Rita Letendre: A Life Remembered

Rita Letendre. Aforim, 1975. Acrylic on canvas, 137.2 x 198.1 cm. Art Gallery of Ontario. Anonymous Gift, 1975.

We were overcome with sadness to hear of Rita Letendre’s passing, and we remember this great Canadian artist with warmth and admiration. Rita lived a decorated life of 93 years, one that will continue to influence the course of Canadian culture. Her legacy is a balance of both hardship and revelation, artistic genius and resilience that left a significant mark on art history.

The last time I encountered her work was at the Art Gallery of Ontario, during her solo exhibition in 2017. To me, Rita’s fame and accolades were well-deserved for the most obvious reasons. Each canvas portrayed an enigmatic quality that can only be found in the best of abstract paintings. I remember hungrily taking in the sharp focuses and swathes of hues as my eyes moved from focal points to unrendered shadows.

Yet whilst her art spoke for itself, Rita as a person, through her lived experiences, was equally dynamic and interesting. In 1975, in the January issue of Maclean’s, Rita wrote about her winding journey that led her to be an internationally collected and widely recognised artist. She wrote about the difficulty of gaining any small success as a woman during a time when women weren’t regarded as capable, and the words from critics that would often reinforce these stereotypes.

Photo by Ivanoh Demers, Press Archives

As an Abenaki and Quebecois child from a low-income household, Rita’s formative years were marked with an insatiable thirst for knowledge, and the usual trials of adolescence multiplied for being an ethnic minority on her father’s side. She studied at l’École des Beaux-arts de Montréal after a patron at the restaurant where she worked insisted that she apply. There, she honed her skills with the plan to become a designer in order to make a stable income. But it wasn’t until she met sculptor Ulysses Comtois, who brought her to meet Paul-Émile Borduas, that her relation to art changed.

Borduas was the leader of Les Automatistes, an artist group active in Montreal throughout the 1940s and 50s. They were unconventional and delightfully avant-garde, embracing abstraction in its myriad forms. Rita was immediately drawn in, and the course of her practice changed for good:

“Suddenly painting no longer had to be figurative. It was colors and shapes and energy exploding in a great expanse of space. I didn’t give a damn if the rest of the world thought it was garbage. So we’d live on spaghetti and beans till people caught on. Money became meaningless; I was going to become a painter, a damn good painter.”

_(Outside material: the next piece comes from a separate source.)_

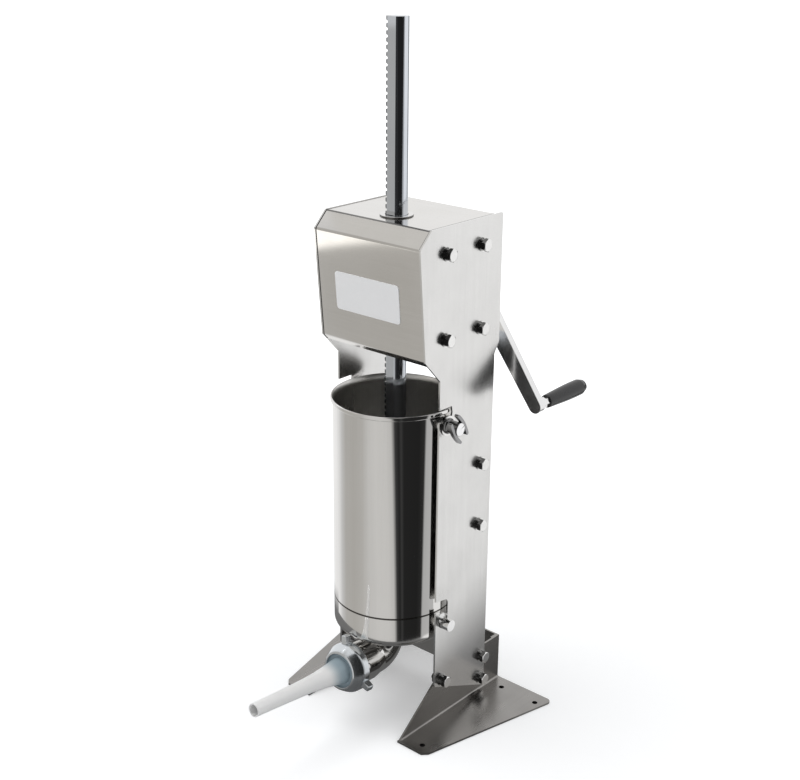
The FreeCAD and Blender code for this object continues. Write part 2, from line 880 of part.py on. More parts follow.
def head_trim():
    """The rear panel with its screws, the blank label plate and the ring round the bar."""
    low = "chin_z - cover_lip_drop"
    outline = [("0 - plate_in", low), ("plate_in", low),
               ("plate_in", "cover_under"), ("0 - plate_in", "cover_under")]
    holes = [(across, up, "panel_screw_radius + bolt_slack") for across, up in panel_screws()]
    holes.append(("crank_x", "crank_z", "crank_journal + cover_hole_slack"))
    plate("head_rear_panel", "XZ", outline, "cover_thick", ("0", "front_y + cover_rear", "0"), holes=holes)
    solids = []
    for across, up in panel_screws():
        face = Vector(size(across), size("front_y + cover_rear"), size(up))
        cap = rod(size("panel_screw_cap"), size("panel_screw_cap_thick"), face, Y_WAY)
        rim = [edge for edge in cap.Edges if abs(edge.CenterOfMass.y - cap.BoundBox.YMax) < NEAR]
        cap = cap.makeFillet(size("panel_screw_cap_thick / 2"), rim)
        shank = rod(size("panel_screw_radius"), size("cover_thick + panel_screw_depth"), face, Y_WAY * -1)
        solids.append(cap.fuse(shank))
    piece("rear_panel_screws", Part.makeCompound(solids))
    label_y = "front_y + cover_inset - nose_lead + (nose_z - label_z) * " + COVER_SLOPE
    tilt = 90 + math.degrees(math.atan(size(COVER_SLOPE)))
    half_x = "label_width / 2"
    half_y = "label_height / 2"
    label = plate("label_plate", "XY", [
        ("0 - " + half_x, "0 - " + half_y),
        (half_x, "0 - " + half_y),
        (half_x, half_y),
        ("0 - " + half_x, half_y),
    ], "label_thick", ("label_x", label_y, "label_z"), Rotation(X_WAY, tilt))
    corners = [Vector(a * size(half_x), b * size(half_y), 0) for a in (-1, 1) for b in (-1, 1)]
    soften(label, "label_corner", corner_edges(corners, Z_WAY))
    sleeve("rack_guide_ring", "rack_radius + guide_ring_slack", "guide_ring_radius", "guide_ring_thick",
           ("0", "axis_y", "cover_top"))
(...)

She speaks about how Borduas was one of the most influential people for her art. She quotes him as saying, “as an artist you must learn who you are, what life means to you and only then can you relate your findings to the rest of the universe.”

Amongst this avant-garde group of artists, Rita found where she belonged, and she began painting in an entirely new light. Still, it would be many years before her first successful show, which is why she and her cohorts all worked jobs beyond their artistic endeavours.

“But at least, in those days, I didn’t have to fight as a woman. We were all too busy supporting each other emotionally and financially to get bogged down with problems of sex roles. We were protest painters exploring a new language. Only the critics, when they bothered with us at all, had time for such absurdities — she paints like a man.”

Critics can be unkind, and in the mid-50s they didn’t take to the abstract works produced by Les Automatistes like their predecessors of later decades. The artists were even called communists on occasion, an accusation that anyone familiar with art history might smile wryly at, for it was the government-funded American artists who first brought abstraction to the fore as a righteous expression of freedom in a cultural Cold War.

Rita Letendre. Tabori, 1976. Acrylic on canvas, 86.5 x 122 cm. Gift of Marie A. Dunseith, 1983. © 2017 Art Gallery of Ontario.

Rita speaks most vividly about being a woman during the decades when all the odds counted against her. “Picasso progressed, through his blue period to his rose period and beyond; he changed as an artist and people accepted this,” she said, of how artists who were men were regarded. “But when I, as a woman, go beyond hard edge to the increased energy I find in soft haze, I am immediately classified as more feminine or happily married or sexually satisfied.”

Even after reaching some semblance of success, the hesitancy for gallerists to put investment behind a woman artist meant she had to endure constant rebuff when she tried to make it on the international stage. But despite her identity counting against her, Rita has gone on to enjoy tremendous success, accumulating domestic honours of the highest order along the way. She paved the road during a time of hostility towards women professionals, pioneering the steps so that women artists today are regarded based on merit, as are their male counterparts. The status quo has changed greatly since Rita’s heyday, but her legacy lives on so that we may remember what it took to get to where we are today, thanks to women like her who fought against the odds and overcame countless hardships to be able to paint their truth.